Według ustaleń mediów, Hołownia nie zamierza również dokończyć swojej kadencji poselskiej. Złożył aplikację na stanowisko Wysokiego Komisarza ONZ do spraw Uchodźców, a w przypadku niepowodzenia – rozważa ambasadę w Watykanie lub w USA. W praktyce oznacza to, że lider Polski 2050 powoli opuszcza polską scenę polityczną, choć oficjalnie tłumaczy to „potrzebą nowych wyzwań”.

Jeszcze w 2023 roku wydawało się, że Hołownia, jako marszałek Sejmu, będzie jedną z najważniejszych postaci w koalicji rządzącej. Dziś stał się jednym z najmniej popularnych polityków w kraju, a jego partia znalazła się pod progiem wyborczym, tracąc nie tylko zaufanie wyborców, ale i własną tożsamość.

Publicyści przypominają, że w wyborach do Sejmu w 2023 roku Hołownia zdobył blisko 80 tysięcy głosów, zobowiązując się do czteroletniej służby w parlamencie. Jego odejście przed końcem kadencji budzi więc pytania o wiarygodność i lojalność wobec wyborców.

– „Kadencja poselska to nie kontrakt tymczasowy. Odejście bez powodu to dezercja zaufania publicznego” – komentują analitycy polityczni, wskazując, że żaden poważny lider nie powinien porzucać formacji w momencie kryzysu.

Hołownia, wspólnie z Władysławem Kosiniakiem-Kamyszem, współtworzył koalicję Trzecia Droga, która miała być alternatywą wobec dominacji PO i PiS. Jednak z biegiem miesięcy formacja utraciła wiarygodność, podporządkowując się politycznie Donaldowi Tuskowi.

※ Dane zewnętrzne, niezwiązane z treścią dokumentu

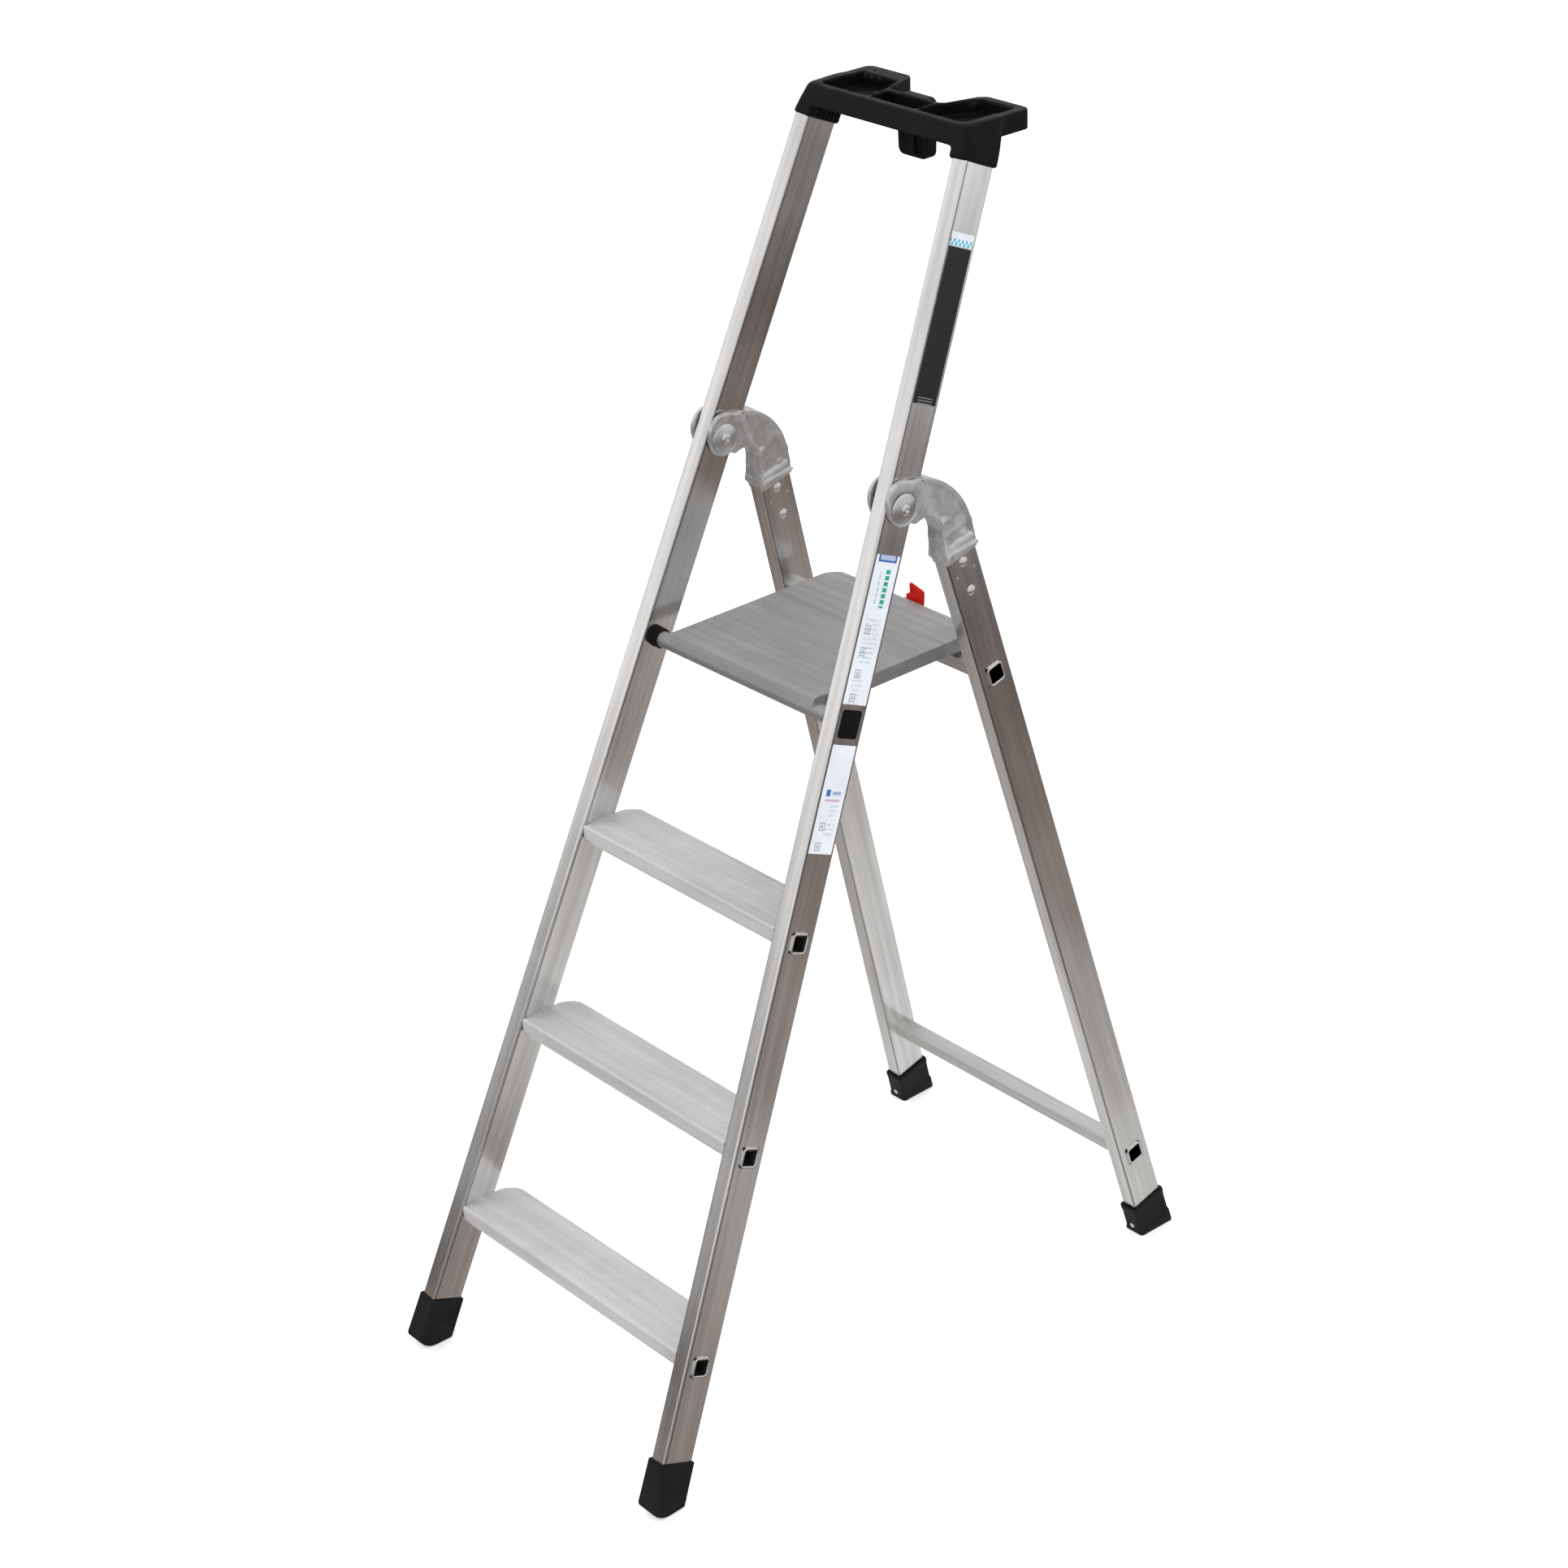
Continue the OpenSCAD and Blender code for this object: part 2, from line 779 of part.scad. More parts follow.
// Angle plates behind the back flange that reach down behind the crossbar.
module platform_hooks() {
    inner = platform_reach - deck_skin - gap;
    color(cast) centred() translate([0, pivot_y, pivot_z]) both_sides() difference() {
        union() {
            x_slab(hook_x, 2.4) rounded(inner - 12, inner, -22, 11, 4);
            translate([hook_x, inner - 2, 0.5]) cube([18, 2, 10.5]);
        }
        hook_rivets(2.4 + running);
    }
}

// Shanks of the two rivets of one hook plate, along Y through the back flange.
module hook_rivets(r) {
    for (x = [7, 13]) translate([hook_x + x, platform_reach - deck_skin - 2.5, 5.5])
        rotate([-90, 0, 0]) cylinder(r = r, h = deck_skin + 2.6);
}

module platform_rivets() {
    color(alu) centred() translate([0, pivot_y, pivot_z]) both_sides() {
        hook_rivets(2.4);
        for (x = [7, 13]) translate([hook_x + x, platform_reach + gap - eps, 5.5])
            rotate([-90, 0, 0]) cylinder(r1 = 2.9, r2 = 1.9, h = 1.4);
    }
}

module catch_bracket() {
    back = pivot_y + platform_reach + gap;
    color(cast) centred() difference() {
        union() {
            translate([catch_x - 28, back, platform_z - 20]) cube([45, 1.8, 16]);
            for (x = [catch_x - 27, catch_x + 16]) {
                x_rod(x, pin_y, pin_z, 5, 2);
                translate([x - 1, back, pin_z - 5]) cube([2, pin_y - back, 10]);
            }
        }
        x_rod(catch_x, pin_y, pin_z, pin_r + running, 80);
    }
}

module catch_pin() {
    color(alu) centred() {
        x_rod(catch_x - 5.5, pin_y, pin_z, pin_r, 49);
        for (x = [catch_x - 29, catch_x + 18]) x_rod(x, pin_y, pin_z, 3.6, 1.6);
    }
}

// Wound spring on the pin beside the lever hub.
module catch_spring() {
    turns = 4;
    color(cast) centred() translate([catch_x + 9.2, pin_y, pin_z]) rotate([0, 90, 0])
        for (i = [0:turns - 1]) translate([0, 0, i * 1.4]) rotate_extrude()
            translate([pin_r + 0.9, 0]) circle(0.8, $fn = 24);
}

// Lever with a hook that reaches under the crossbar and a thumb tab above the platform.
module catch_lever() {
    hook_w = 14;
    hub_r = 4.5;
    color(red) centred() difference() {
        union() {
            x_rod(catch_x - 8.5, pin_y, pin_z, hub_r, 33);
            translate([0, pin_y, pin_z]) rotate([catch_swing, 0, 0])
                x_slab(catch_x - 8, hook_w) union() {
                    box(-3, 4, -38, 0);
                    box(-38, 4, -38, -32.5);
                }
            translate([0, pin_y, pin_z]) x_slab(catch_x - 4.5, 17) box(-2, 4, 0, 20);
            translate([0, pin_y, pin_z]) x_slab(catch_x, catch_w) {
                rounded(-2, 4, 8, 32, 2.5);
            }
            translate([0, pin_y, pin_z]) x_slab(catch_x - 4.5, 17) rounded(-2, 4, 0, 32, 2.5);
        }
        x_rod(catch_x, pin_y, pin_z, pin_r + running, 80);
    }
}

stile_right();
stile_left();
tread_1();
tread_2();
tread_3();
tool_tray();
tray_screws();
front_foot_right();
front_foot_left();
platform_pivot_rod();
pivot_bush_right();
pivot_bush_left();
pivot_cap_right();
pivot_cap_left();
hinge_bolts();
hinge_washers();
hinge_spacers();
strip_label();
strip_band();
info_labels();
knuckle_right();
knuckle_left();
knuckle_rivets();
knuckle_pins();
rear_leg_right();
rear_leg_left();
upper_crossbar();
lower_brace();
rear_foot_right();
rear_foot_left();
foot_pegs();
platform_deck();
platform_hooks();
platform_rivets();
catch_bracket();
catch_pin();
catch_spring();
catch_lever();
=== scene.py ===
import math

import bmesh
import bpy
import numpy as np
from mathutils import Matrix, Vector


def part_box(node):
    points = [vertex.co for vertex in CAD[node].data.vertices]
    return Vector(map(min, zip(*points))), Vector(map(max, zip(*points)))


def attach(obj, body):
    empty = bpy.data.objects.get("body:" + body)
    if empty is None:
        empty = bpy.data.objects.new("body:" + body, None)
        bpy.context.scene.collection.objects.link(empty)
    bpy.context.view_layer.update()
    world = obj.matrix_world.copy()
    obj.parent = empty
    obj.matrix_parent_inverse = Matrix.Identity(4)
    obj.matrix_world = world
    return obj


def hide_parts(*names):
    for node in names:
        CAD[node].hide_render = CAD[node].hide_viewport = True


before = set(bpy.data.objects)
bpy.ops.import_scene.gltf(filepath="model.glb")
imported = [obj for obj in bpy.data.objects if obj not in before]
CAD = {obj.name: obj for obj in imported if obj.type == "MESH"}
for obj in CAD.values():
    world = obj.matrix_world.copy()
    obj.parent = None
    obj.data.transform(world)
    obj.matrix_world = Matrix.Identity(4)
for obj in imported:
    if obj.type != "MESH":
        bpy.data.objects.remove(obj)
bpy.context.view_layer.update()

import openvdb
from mathutils import Matrix, Vector

MM = 0.001
SCENE = bpy.context.scene
X_AXIS, Y_AXIS, Z_AXIS = Vector((1, 0, 0)), Vector((0, 1, 0)), Vector((0, 0, 1))
UPRIGHT = (X_AXIS, Y_AXIS, Z_AXIS)


# ---------------------------------------------------------------- frames of the ladder


def long_axis(node):
    """Unit vector along a straight CAD part, pointing up."""
    verts = [v.co for v in CAD[node].data.vertices]
    low = min(v.z for v in verts)
    high = max(v.z for v in verts)
    band = (high - low) * 0.02
    ends = []
    for level in (low, high):
        near = [v for v in verts if abs(v.z - level) < band]
        ends.append(sum(near, Vector()) / len(near))
    return (ends[1] - ends[0]).normalized()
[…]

W wyborach w 2023 roku koalicja zdobyła 14,4 proc. głosów, co przełożyło się na 65 mandatów. Dziś zarówno PSL, jak i Polska 2050 balansują na granicy politycznego zniknięcia – pierwsza partia z wynikiem ok. 3 proc., druga poniżej 2 procent.

– „Trzecia Droga miała być alternatywą, a stała się ścieżką Tuska do władzy” – pisze portal Tygodnik Solidarność. W rezultacie wyborcy poczuli się oszukani i zniechęceni, a cała idea „środka sceny” przestała istnieć.
Szymon Hołownia nigdy nie zdołał uwolnić się od swojego wizerunku medialnego. Zamiast konsekwentnego lidera, Polacy widzieli w nim telewizyjnego showmana, który zamiast stabilności oferował błyskotliwe bon moty i pozorne emocje.

Jego zachowanie w Sejmie – pełne teatralnych gestów, ironicznych żartów i prób autopromocji – w opinii wielu komentatorów ostatecznie odebrało mu powagę polityka. Symbolicznym momentem, który zapisał się w pamięci opinii publicznej, był film z Hołownią płaczącym nad Konstytucją – dla jednych przejaw emocji, dla innych dowód politycznej niedojrzałości.